**Written problem**
Can you write out the whole listing exactly?

(Rows from an object dataset)
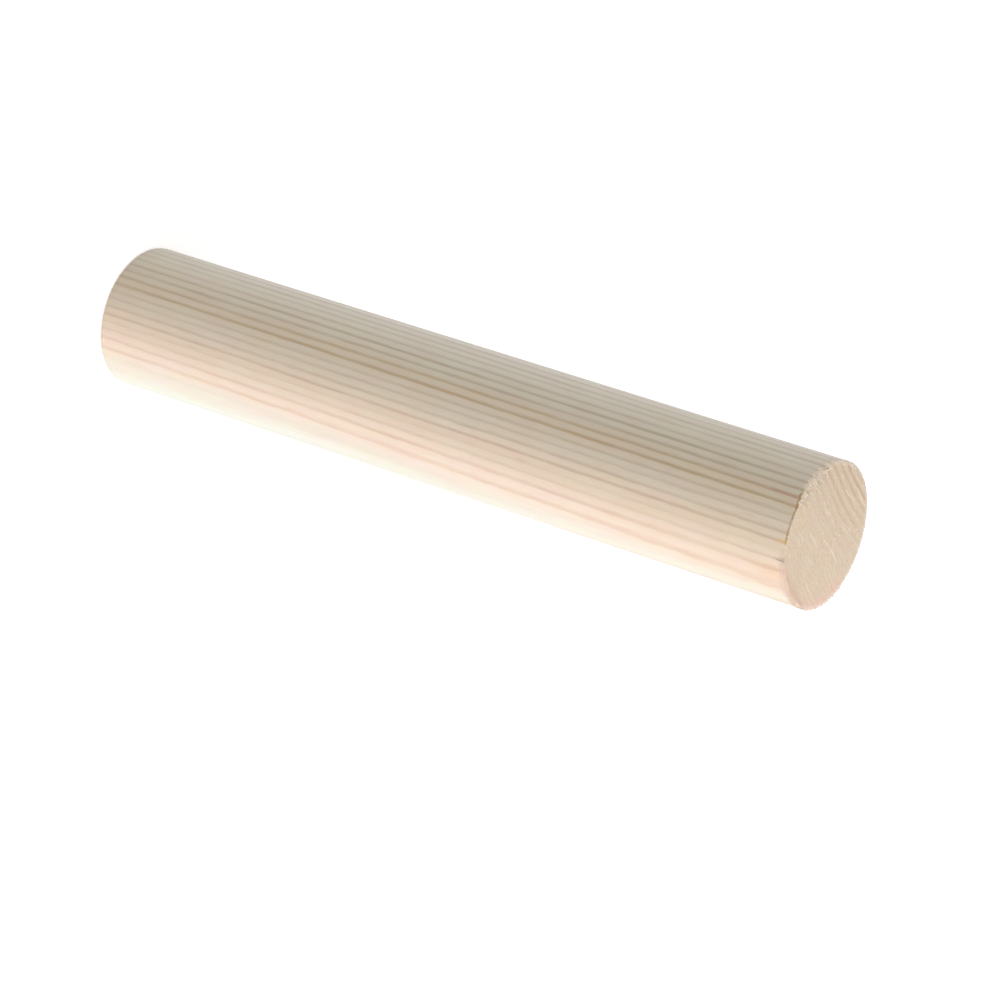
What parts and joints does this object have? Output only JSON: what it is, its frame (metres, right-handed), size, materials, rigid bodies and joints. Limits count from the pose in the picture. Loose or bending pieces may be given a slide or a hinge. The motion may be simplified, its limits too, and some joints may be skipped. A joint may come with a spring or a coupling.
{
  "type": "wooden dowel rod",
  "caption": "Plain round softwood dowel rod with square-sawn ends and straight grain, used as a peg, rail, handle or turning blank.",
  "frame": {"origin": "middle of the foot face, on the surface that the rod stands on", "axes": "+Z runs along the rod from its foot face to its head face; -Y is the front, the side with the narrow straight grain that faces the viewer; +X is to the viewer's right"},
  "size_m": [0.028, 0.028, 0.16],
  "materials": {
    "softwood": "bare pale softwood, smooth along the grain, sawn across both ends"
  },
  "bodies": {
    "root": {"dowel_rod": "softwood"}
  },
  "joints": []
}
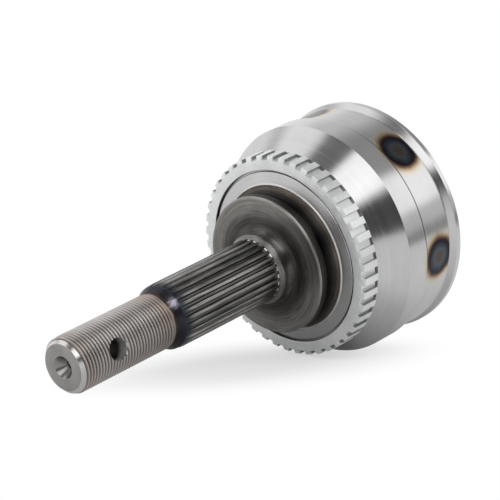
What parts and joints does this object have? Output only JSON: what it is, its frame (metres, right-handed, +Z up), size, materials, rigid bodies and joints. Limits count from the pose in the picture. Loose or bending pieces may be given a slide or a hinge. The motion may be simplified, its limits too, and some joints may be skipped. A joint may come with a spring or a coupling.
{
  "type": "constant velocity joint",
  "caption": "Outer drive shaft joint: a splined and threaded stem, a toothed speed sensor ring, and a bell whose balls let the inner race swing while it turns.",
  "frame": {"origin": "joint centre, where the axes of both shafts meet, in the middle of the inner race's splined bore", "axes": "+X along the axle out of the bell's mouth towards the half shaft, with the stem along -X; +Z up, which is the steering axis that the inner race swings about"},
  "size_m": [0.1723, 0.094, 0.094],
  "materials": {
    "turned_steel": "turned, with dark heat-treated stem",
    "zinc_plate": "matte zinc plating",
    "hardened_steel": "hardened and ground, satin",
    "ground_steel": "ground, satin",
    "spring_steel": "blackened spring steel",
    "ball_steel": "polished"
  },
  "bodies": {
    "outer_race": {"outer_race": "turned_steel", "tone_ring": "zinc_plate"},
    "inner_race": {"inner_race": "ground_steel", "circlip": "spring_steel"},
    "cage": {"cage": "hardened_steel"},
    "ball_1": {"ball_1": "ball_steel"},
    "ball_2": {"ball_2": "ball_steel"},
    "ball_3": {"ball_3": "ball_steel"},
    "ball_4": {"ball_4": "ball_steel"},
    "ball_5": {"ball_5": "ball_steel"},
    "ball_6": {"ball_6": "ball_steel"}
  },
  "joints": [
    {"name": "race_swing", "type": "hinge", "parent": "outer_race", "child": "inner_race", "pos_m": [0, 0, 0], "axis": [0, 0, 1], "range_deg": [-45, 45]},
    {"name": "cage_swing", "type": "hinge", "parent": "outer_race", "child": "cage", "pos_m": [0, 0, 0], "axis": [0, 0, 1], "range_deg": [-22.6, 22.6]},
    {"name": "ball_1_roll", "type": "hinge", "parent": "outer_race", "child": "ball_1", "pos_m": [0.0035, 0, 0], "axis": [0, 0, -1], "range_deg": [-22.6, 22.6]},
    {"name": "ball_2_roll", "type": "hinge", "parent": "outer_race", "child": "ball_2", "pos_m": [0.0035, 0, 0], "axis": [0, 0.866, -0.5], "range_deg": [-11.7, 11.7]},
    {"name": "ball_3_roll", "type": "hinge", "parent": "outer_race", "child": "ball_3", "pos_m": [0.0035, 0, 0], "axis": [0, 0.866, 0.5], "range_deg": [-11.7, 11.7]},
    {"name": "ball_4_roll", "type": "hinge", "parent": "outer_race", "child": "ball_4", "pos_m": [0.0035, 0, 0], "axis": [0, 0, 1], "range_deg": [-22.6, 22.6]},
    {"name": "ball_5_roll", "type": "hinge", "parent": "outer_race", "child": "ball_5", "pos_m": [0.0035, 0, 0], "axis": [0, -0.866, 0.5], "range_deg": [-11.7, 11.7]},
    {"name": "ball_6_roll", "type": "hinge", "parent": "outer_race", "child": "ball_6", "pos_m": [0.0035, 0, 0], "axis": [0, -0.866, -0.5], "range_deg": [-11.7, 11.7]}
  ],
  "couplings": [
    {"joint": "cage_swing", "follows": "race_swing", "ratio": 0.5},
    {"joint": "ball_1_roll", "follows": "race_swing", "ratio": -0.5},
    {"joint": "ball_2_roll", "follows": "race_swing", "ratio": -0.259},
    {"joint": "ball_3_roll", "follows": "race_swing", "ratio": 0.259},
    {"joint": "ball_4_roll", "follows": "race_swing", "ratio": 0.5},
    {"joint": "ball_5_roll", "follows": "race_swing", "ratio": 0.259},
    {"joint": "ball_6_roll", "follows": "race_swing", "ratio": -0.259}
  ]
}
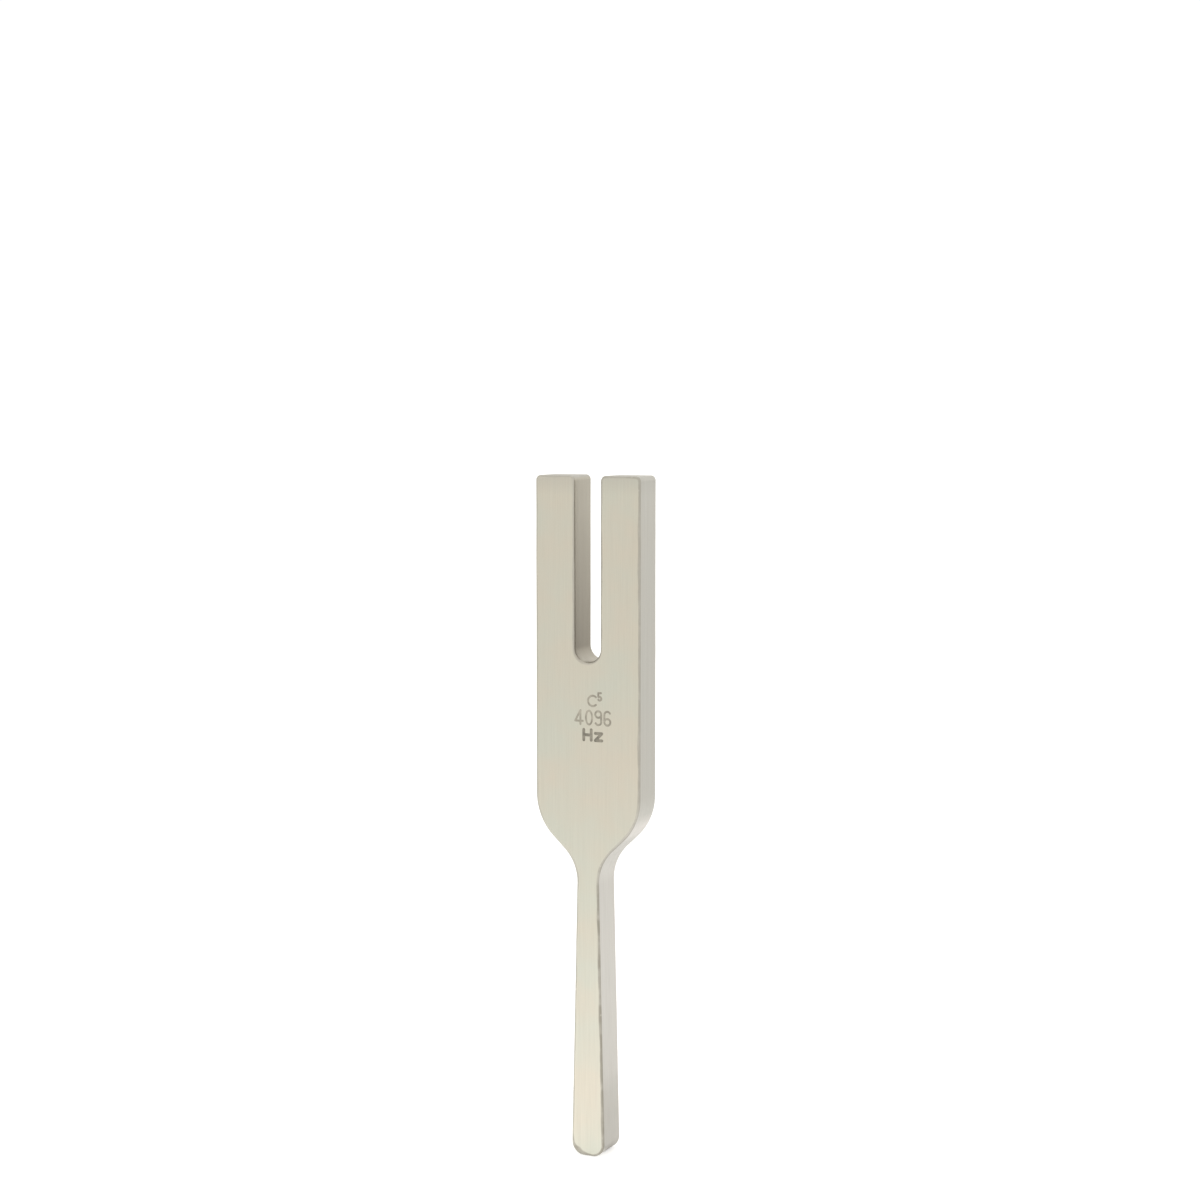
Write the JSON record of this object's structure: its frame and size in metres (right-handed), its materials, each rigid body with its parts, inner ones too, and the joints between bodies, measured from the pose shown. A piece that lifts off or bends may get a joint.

**Solution to the problem**
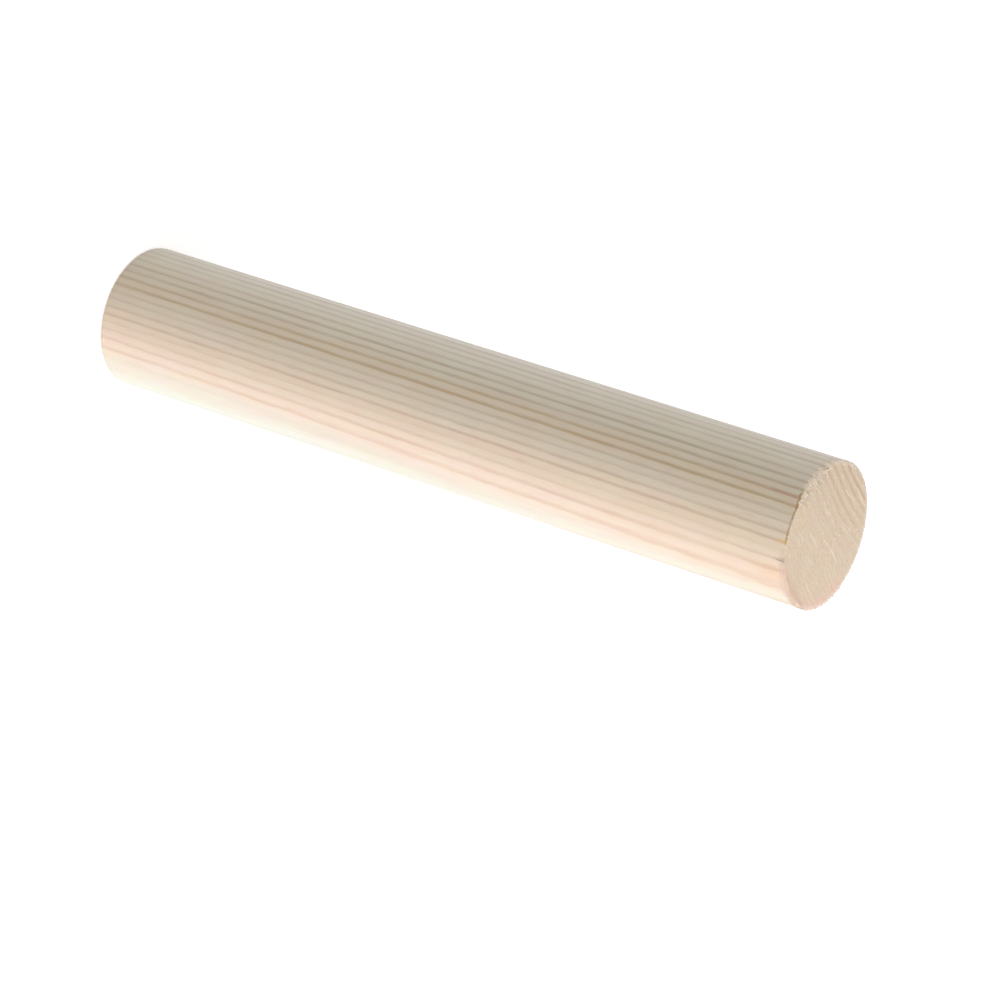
What parts and joints does this object have? Output only JSON: what it is, its frame (metres, right-handed), size, materials, rigid bodies and joints. Limits count from the pose in the picture. Loose or bending pieces may be given a slide or a hinge. The motion may be simplified, its limits too, and some joints may be skipped. A joint may come with a spring or a coupling.
{
  "type": "wooden dowel rod",
  "caption": "Plain round softwood dowel rod with square-sawn ends and straight grain, used as a peg, rail, handle or turning blank.",
  "frame": {"origin": "middle of the foot face, on the surface that the rod stands on", "axes": "+Z runs along the rod from its foot face to its head face; -Y is the front, the side with the narrow straight grain that faces the viewer; +X is to the viewer's right"},
  "size_m": [0.028, 0.028, 0.16],
  "materials": {
    "softwood": "bare pale softwood, smooth along the grain, sawn across both ends"
  },
  "bodies": {
    "root": {"dowel_rod": "softwood"}
  },
  "joints": []
}
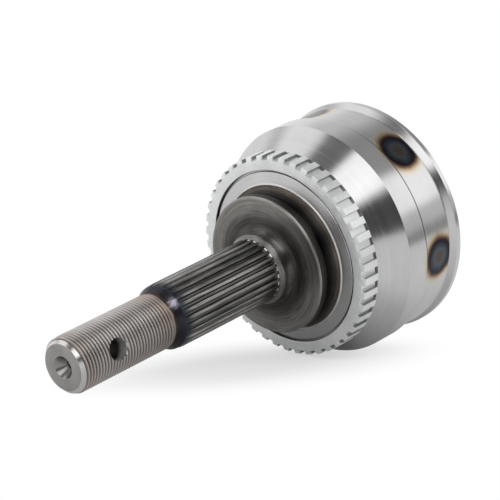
What parts and joints does this object have? Output only JSON: what it is, its frame (metres, right-handed, +Z up), size, materials, rigid bodies and joints. Limits count from the pose in the picture. Loose or bending pieces may be given a slide or a hinge. The motion may be simplified, its limits too, and some joints may be skipped. A joint may come with a spring or a coupling.
{
  "type": "constant velocity joint",
  "caption": "Outer drive shaft joint: a splined and threaded stem, a toothed speed sensor ring, and a bell whose balls let the inner race swing while it turns.",
  "frame": {"origin": "joint centre, where the axes of both shafts meet, in the middle of the inner race's splined bore", "axes": "+X along the axle out of the bell's mouth towards the half shaft, with the stem along -X; +Z up, which is the steering axis that the inner race swings about"},
  "size_m": [0.1723, 0.094, 0.094],
  "materials": {
    "turned_steel": "turned, with dark heat-treated stem",
    "zinc_plate": "matte zinc plating",
    "hardened_steel": "hardened and ground, satin",
    "ground_steel": "ground, satin",
    "spring_steel": "blackened spring steel",
    "ball_steel": "polished"
  },
  "bodies": {
    "outer_race": {"outer_race": "turned_steel", "tone_ring": "zinc_plate"},
    "inner_race": {"inner_race": "ground_steel", "circlip": "spring_steel"},
    "cage": {"cage": "hardened_steel"},
    "ball_1": {"ball_1": "ball_steel"},
    "ball_2": {"ball_2": "ball_steel"},
    "ball_3": {"ball_3": "ball_steel"},
    "ball_4": {"ball_4": "ball_steel"},
    "ball_5": {"ball_5": "ball_steel"},
    "ball_6": {"ball_6": "ball_steel"}
  },
  "joints": [
    {"name": "race_swing", "type": "hinge", "parent": "outer_race", "child": "inner_race", "pos_m": [0, 0, 0], "axis": [0, 0, 1], "range_deg": [-45, 45]},
    {"name": "cage_swing", "type": "hinge", "parent": "outer_race", "child": "cage", "pos_m": [0, 0, 0], "axis": [0, 0, 1], "range_deg": [-22.6, 22.6]},
    {"name": "ball_1_roll", "type": "hinge", "parent": "outer_race", "child": "ball_1", "pos_m": [0.0035, 0, 0], "axis": [0, 0, -1], "range_deg": [-22.6, 22.6]},
    {"name": "ball_2_roll", "type": "hinge", "parent": "outer_race", "child": "ball_2", "pos_m": [0.0035, 0, 0], "axis": [0, 0.866, -0.5], "range_deg": [-11.7, 11.7]},
    {"name": "ball_3_roll", "type": "hinge", "parent": "outer_race", "child": "ball_3", "pos_m": [0.0035, 0, 0], "axis": [0, 0.866, 0.5], "range_deg": [-11.7, 11.7]},
    {"name": "ball_4_roll", "type": "hinge", "parent": "outer_race", "child": "ball_4", "pos_m": [0.0035, 0, 0], "axis": [0, 0, 1], "range_deg": [-22.6, 22.6]},
    {"name": "ball_5_roll", "type": "hinge", "parent": "outer_race", "child": "ball_5", "pos_m": [0.0035, 0, 0], "axis": [0, -0.866, 0.5], "range_deg": [-11.7, 11.7]},
    {"name": "ball_6_roll", "type": "hinge", "parent": "outer_race", "child": "ball_6", "pos_m": [0.0035, 0, 0], "axis": [0, -0.866, -0.5], "range_deg": [-11.7, 11.7]}
  ],
  "couplings": [
    {"joint": "cage_swing", "follows": "race_swing", "ratio": 0.5},
    {"joint": "ball_1_roll", "follows": "race_swing", "ratio": -0.5},
    {"joint": "ball_2_roll", "follows": "race_swing", "ratio": -0.259},
    {"joint": "ball_3_roll", "follows": "race_swing", "ratio": 0.259},
    {"joint": "ball_4_roll", "follows": "race_swing", "ratio": 0.5},
    {"joint": "ball_5_roll", "follows": "race_swing", "ratio": 0.259},
    {"joint": "ball_6_roll", "follows": "race_swing", "ratio": -0.259}
  ]
}
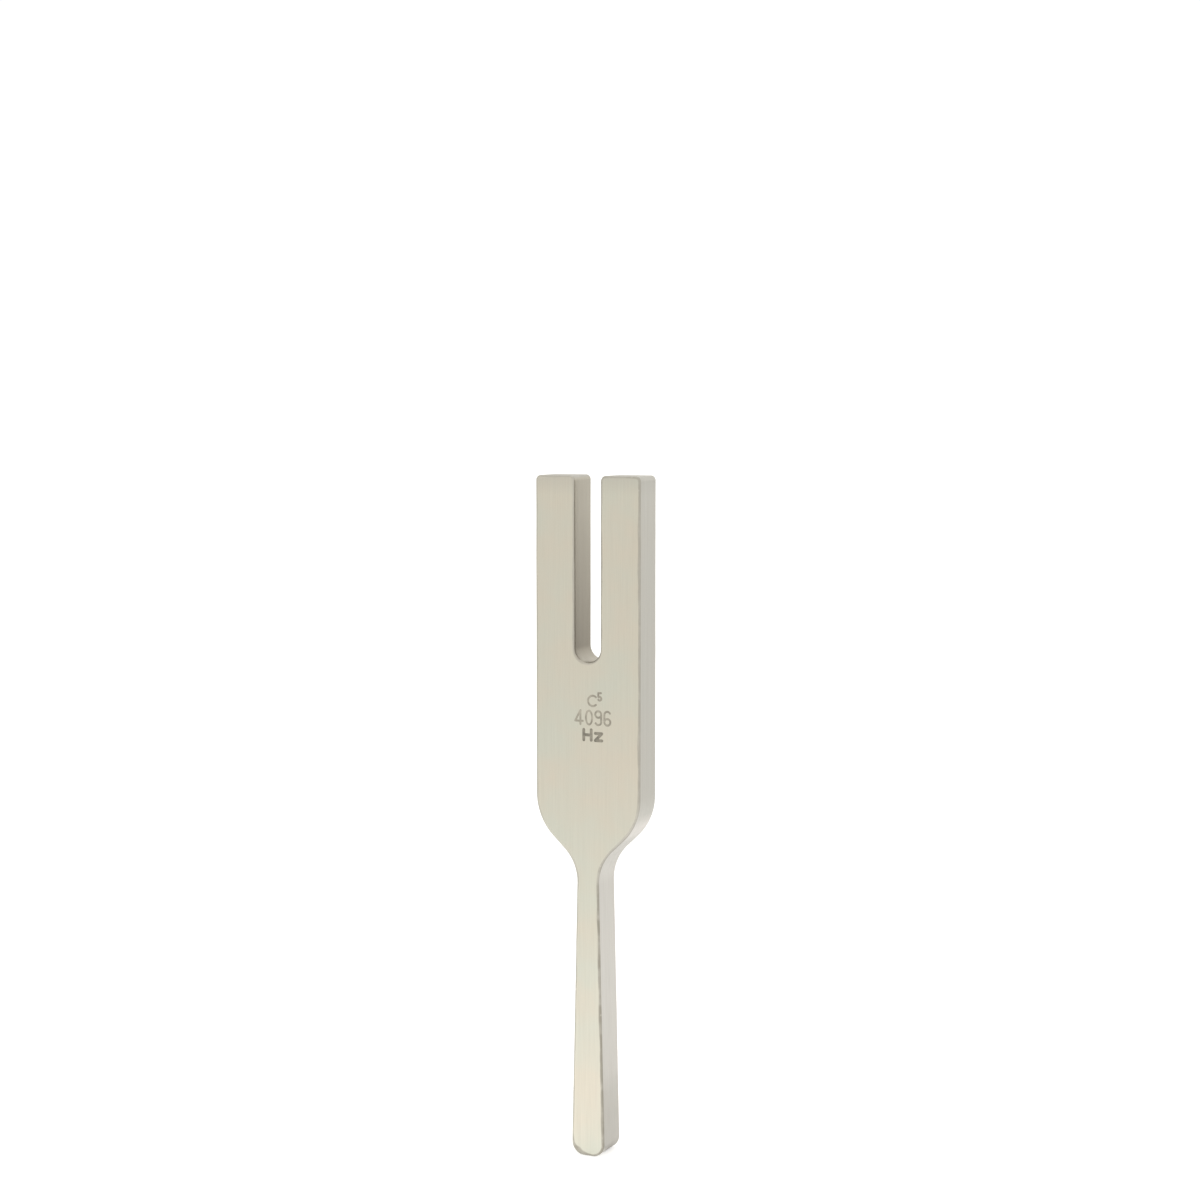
Write the JSON record of this object's structure: its frame and size in metres (right-handed), its materials, each rigid body with its parts, inner ones too, and the joints between bodies, measured from the pose shown. A piece that lifts off or bends may get a joint.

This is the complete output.